All of that work has value. None of it answers the core question: will real people use Shokken, and what will they bounce off first?

That answer only comes from release.

So next week’s concrete goal is to submit for production on both the App Store and Google Play. I expect the submission process itself to surface issues, especially on iOS where the production review requirements are much more demanding than the testing track. I would be surprised if the first pass sailed through untouched.

But that is not a reason to delay the first pass. It is a reason to start it.

The backend is ready for this now. Production can exist as a stable environment while integration and staging continue moving underneath it. That is exactly why I spent the time on environment separation in the first place. If I am unwilling to use that safety margin to actually ship, then I have built a release pipeline for a release I am too timid to attempt.

I am not completely satisfied with the app yet. That is true. But the bar for release is not “contains no future improvements”. The bar is “useful enough to help someone now, stable enough that using it is not reckless, and instrumented enough that feedback can drive the next iteration”.

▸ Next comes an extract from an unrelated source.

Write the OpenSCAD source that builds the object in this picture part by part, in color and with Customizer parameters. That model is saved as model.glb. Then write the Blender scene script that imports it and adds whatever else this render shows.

I think Shokken has crossed that line.

The most uncomfortable part is also the healthiest part: once the app is public, feedback gets sharper. Ratings may be rough. Reviews may point at problems I should have noticed earlier. Some of that will sting. But that information is exactly what turns a builder’s private theory into a product.

Without real users, I am just talking to a camera every week. With real users, I finally get to find out what this thing actually is.

Next Week

Next week is submission week. I am going to prepare the production paperwork for both stores, send the builds in, and release if either side approves faster than expected.

At the same time, I want to start addressing the usability issues this test exposed: cleaner wording, clearer interaction cues, and possibly an optional onboarding flow for the parts of the app that are efficient once learned but too opaque on first contact.